#### [EXERCISE INSTRUCTIONS]
Transcribe word for word only the span whose first line is the one with "What OpenSCAD source" and whose last line is the one with "wall, v is Z."; both of those lines belong to it.
::::
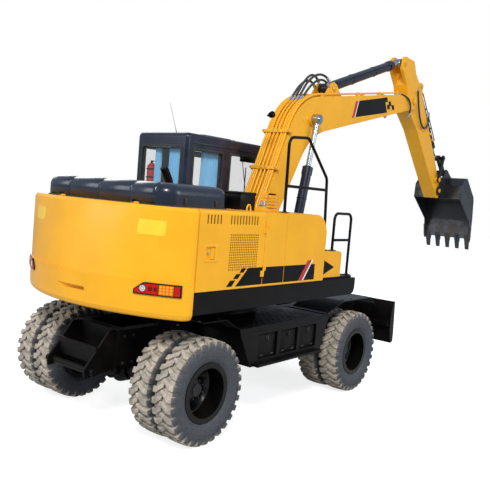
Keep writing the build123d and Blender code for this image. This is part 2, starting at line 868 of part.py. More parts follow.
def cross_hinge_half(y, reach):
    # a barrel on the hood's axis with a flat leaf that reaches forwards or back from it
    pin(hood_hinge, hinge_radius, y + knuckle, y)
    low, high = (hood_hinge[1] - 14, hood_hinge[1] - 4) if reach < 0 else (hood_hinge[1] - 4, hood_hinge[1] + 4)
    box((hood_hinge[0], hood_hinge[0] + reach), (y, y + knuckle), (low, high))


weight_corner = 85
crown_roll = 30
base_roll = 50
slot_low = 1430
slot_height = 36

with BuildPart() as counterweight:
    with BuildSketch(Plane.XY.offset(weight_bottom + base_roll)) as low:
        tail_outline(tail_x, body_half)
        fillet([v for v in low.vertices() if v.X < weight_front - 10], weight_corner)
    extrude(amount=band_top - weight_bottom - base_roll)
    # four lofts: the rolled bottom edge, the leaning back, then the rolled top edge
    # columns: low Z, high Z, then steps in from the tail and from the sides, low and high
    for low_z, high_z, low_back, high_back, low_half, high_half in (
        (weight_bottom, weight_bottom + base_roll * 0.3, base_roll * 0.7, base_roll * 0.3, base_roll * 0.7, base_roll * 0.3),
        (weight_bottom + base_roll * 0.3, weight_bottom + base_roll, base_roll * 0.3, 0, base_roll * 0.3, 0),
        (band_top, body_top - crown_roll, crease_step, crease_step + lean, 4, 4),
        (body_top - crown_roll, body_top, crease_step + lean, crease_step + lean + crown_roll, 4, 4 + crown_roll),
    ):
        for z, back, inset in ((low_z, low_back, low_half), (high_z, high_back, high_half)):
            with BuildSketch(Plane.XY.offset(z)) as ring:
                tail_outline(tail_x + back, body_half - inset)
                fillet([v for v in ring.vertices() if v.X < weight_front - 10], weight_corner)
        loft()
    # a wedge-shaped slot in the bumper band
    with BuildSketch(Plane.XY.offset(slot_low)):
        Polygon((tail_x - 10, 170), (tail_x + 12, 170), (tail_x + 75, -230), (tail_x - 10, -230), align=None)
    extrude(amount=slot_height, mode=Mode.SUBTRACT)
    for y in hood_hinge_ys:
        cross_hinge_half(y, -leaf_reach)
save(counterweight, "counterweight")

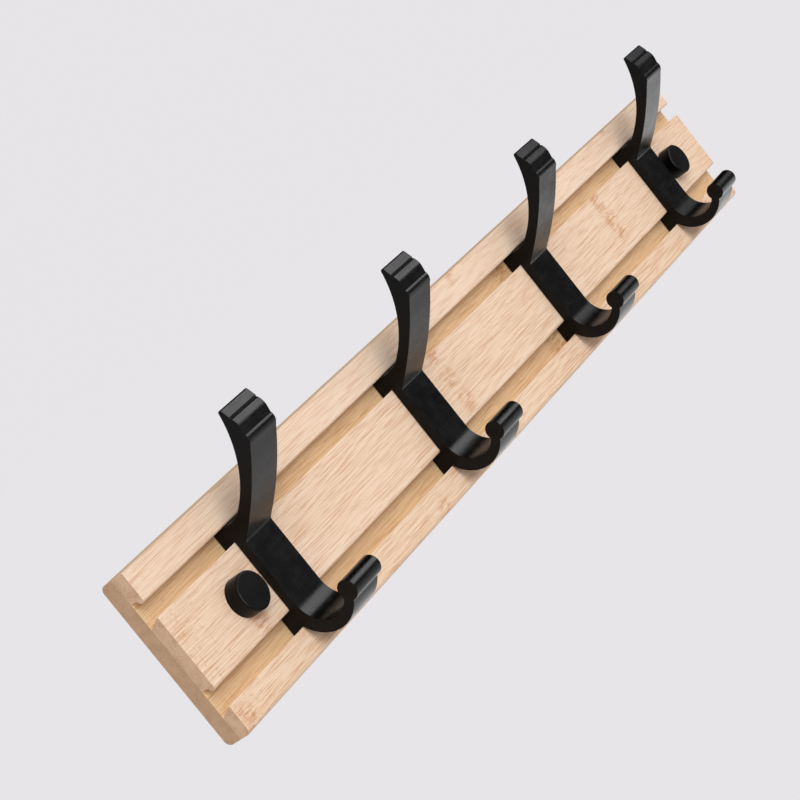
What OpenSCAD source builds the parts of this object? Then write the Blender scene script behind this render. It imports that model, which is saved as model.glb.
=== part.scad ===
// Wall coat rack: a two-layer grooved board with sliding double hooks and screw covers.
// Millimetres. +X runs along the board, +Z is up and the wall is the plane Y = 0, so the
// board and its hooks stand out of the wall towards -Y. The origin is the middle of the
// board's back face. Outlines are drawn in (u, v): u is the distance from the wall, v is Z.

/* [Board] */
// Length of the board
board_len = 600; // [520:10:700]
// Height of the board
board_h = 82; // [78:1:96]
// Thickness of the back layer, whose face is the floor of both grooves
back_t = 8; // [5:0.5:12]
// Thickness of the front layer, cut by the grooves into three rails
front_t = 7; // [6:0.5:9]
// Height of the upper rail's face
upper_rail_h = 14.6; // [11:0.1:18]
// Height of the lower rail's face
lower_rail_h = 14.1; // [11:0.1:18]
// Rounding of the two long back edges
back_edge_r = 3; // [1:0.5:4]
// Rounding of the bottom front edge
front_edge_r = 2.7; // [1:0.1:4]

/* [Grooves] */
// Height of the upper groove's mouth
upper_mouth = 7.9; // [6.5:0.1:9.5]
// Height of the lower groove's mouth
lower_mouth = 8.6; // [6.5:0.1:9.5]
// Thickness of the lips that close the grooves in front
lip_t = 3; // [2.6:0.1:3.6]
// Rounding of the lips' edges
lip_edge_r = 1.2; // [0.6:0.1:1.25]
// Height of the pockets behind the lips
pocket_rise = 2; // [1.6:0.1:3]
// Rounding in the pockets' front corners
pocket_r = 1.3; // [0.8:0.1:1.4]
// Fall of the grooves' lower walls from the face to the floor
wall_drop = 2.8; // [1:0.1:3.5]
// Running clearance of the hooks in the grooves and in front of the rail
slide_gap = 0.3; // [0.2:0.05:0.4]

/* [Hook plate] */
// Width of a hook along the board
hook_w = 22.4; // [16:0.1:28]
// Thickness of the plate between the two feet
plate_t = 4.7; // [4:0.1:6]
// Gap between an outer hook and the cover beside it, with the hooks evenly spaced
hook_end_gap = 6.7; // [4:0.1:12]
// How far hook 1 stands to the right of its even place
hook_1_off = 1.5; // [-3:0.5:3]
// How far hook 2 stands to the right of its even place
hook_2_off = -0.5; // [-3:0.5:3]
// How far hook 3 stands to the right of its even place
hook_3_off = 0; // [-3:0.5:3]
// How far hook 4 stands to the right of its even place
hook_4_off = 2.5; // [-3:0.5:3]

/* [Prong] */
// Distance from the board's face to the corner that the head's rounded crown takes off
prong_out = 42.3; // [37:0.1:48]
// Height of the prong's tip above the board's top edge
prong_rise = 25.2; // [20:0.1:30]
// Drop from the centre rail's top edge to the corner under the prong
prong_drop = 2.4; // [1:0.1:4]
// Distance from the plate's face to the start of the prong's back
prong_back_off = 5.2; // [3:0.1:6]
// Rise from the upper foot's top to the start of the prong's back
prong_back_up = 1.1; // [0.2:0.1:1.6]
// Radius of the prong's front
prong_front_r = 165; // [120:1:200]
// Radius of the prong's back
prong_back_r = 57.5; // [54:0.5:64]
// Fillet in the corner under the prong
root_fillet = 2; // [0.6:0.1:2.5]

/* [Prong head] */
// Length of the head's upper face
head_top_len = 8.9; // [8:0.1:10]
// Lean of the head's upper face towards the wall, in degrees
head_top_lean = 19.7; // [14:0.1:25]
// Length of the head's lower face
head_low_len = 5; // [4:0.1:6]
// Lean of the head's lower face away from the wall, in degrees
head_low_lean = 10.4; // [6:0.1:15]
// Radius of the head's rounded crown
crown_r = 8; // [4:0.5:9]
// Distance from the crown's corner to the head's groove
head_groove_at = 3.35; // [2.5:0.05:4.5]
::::
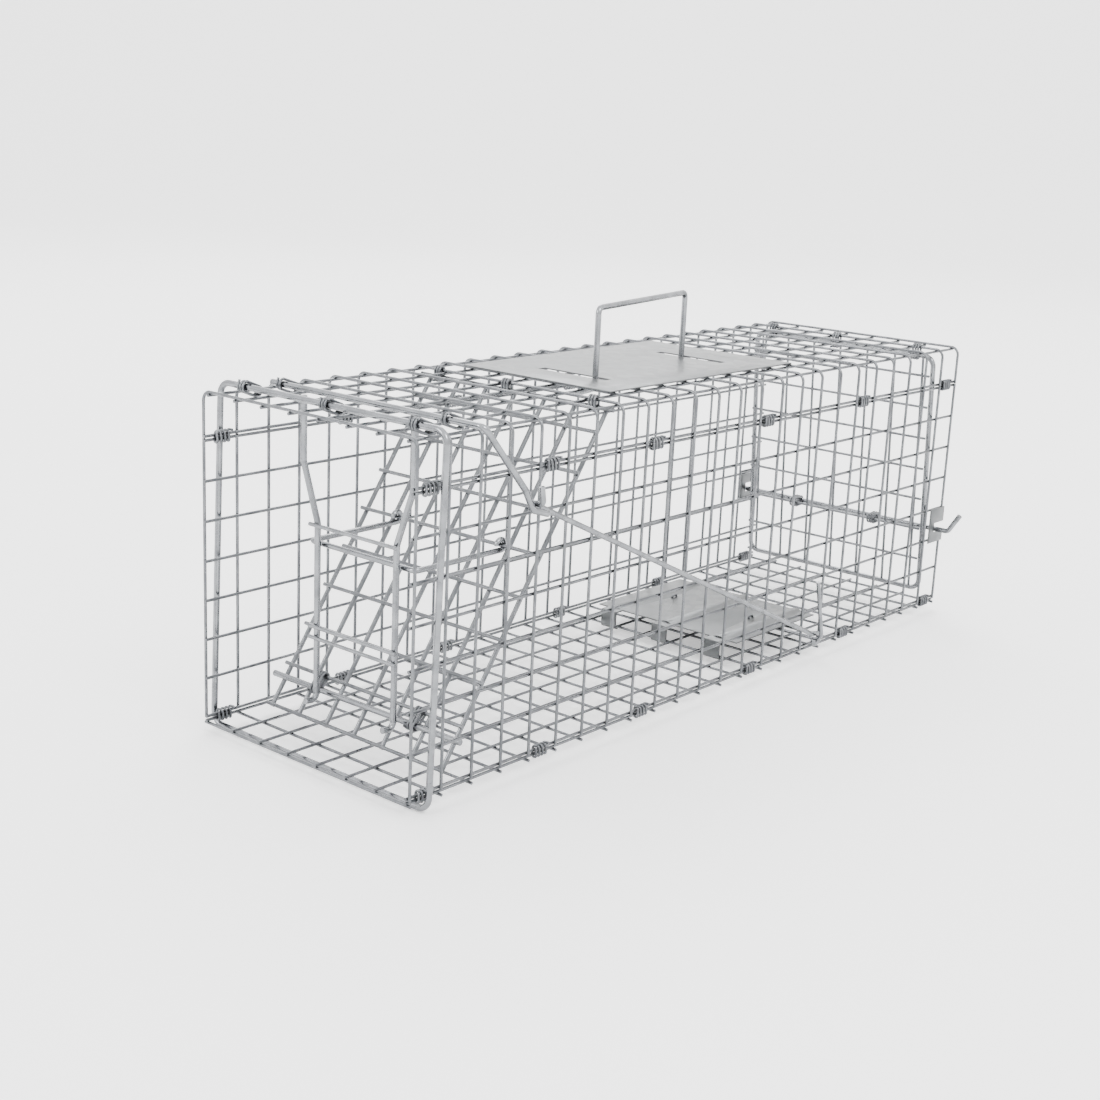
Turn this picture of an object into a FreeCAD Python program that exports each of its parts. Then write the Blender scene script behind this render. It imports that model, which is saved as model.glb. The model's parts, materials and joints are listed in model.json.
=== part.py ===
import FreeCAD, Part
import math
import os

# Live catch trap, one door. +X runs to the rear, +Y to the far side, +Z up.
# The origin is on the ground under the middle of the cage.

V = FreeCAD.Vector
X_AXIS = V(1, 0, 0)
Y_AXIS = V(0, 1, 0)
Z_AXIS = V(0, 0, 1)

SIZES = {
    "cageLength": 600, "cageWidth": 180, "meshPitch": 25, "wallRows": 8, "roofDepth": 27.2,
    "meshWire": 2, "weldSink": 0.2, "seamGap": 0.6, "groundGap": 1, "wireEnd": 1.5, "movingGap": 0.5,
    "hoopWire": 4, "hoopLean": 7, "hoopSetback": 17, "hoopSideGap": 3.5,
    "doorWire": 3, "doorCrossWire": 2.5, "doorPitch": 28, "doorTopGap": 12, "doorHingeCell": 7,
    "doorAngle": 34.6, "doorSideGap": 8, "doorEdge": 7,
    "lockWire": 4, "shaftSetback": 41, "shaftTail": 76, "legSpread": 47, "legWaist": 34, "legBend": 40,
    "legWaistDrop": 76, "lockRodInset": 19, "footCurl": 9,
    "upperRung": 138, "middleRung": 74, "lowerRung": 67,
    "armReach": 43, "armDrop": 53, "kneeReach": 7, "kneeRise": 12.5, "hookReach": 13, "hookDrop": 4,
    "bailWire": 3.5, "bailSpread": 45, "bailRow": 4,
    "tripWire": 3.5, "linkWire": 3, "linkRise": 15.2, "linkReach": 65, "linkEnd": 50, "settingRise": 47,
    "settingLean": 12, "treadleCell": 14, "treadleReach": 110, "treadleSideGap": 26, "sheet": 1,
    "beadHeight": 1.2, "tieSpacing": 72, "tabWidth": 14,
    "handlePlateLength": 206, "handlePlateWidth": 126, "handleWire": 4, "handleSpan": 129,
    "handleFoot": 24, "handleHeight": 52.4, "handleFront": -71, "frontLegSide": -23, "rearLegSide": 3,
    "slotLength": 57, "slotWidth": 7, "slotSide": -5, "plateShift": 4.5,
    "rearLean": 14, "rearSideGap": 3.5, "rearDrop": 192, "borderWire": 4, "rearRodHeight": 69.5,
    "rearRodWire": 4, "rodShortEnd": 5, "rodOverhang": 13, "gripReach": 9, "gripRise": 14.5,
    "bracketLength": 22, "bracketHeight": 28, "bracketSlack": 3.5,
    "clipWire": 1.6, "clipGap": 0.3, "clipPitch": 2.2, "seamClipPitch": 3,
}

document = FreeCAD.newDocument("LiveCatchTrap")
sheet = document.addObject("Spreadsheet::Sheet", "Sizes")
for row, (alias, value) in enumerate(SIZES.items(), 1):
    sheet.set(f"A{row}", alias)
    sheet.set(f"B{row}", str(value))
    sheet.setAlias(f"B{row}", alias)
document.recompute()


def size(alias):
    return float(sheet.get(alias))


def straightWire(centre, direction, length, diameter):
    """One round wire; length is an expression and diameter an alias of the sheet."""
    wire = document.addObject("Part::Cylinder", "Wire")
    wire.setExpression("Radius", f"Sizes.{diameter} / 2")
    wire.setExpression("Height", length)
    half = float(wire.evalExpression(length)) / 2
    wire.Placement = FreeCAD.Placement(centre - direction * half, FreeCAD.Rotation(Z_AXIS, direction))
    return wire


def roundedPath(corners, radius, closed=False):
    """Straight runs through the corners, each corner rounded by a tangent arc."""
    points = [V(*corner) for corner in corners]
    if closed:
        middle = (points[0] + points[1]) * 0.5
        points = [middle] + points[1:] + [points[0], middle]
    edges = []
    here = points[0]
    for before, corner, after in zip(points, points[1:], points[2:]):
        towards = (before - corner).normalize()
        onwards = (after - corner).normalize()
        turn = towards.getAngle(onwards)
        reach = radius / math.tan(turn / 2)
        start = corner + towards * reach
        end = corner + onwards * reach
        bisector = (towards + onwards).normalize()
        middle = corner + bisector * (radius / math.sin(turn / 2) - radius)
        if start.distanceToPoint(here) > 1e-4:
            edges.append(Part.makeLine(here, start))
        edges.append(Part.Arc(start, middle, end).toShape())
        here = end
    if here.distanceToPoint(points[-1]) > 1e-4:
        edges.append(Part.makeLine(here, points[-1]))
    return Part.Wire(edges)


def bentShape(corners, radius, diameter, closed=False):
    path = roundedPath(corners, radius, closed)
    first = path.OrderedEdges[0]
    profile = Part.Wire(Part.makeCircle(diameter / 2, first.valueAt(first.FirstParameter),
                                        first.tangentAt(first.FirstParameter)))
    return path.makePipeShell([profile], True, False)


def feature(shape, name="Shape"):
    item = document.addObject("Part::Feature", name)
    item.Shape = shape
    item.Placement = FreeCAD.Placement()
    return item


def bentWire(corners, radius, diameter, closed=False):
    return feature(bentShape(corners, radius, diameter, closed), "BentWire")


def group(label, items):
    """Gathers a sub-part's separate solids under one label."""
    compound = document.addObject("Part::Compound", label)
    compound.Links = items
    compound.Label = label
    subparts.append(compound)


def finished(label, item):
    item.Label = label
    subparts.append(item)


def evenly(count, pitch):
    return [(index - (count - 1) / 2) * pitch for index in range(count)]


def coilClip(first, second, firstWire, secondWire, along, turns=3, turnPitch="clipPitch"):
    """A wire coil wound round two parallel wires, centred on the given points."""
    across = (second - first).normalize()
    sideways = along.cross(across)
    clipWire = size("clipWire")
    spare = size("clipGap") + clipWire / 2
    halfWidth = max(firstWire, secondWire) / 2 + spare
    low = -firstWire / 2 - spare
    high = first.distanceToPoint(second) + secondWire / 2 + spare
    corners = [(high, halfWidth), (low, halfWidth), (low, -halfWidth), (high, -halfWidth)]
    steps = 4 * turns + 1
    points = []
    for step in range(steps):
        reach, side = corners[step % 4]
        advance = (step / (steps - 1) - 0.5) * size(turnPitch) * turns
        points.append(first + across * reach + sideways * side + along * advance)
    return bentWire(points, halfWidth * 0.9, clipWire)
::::
#### [TASK SOLUTION]
What OpenSCAD source builds the parts of this object? Then write the Blender scene script behind this render. It imports that model, which is saved as model.glb.
=== part.scad ===
// Wall coat rack: a two-layer grooved board with sliding double hooks and screw covers.
// Millimetres. +X runs along the board, +Z is up and the wall is the plane Y = 0, so the
// board and its hooks stand out of the wall towards -Y. The origin is the middle of the
// board's back face. Outlines are drawn in (u, v): u is the distance from the wall, v is Z.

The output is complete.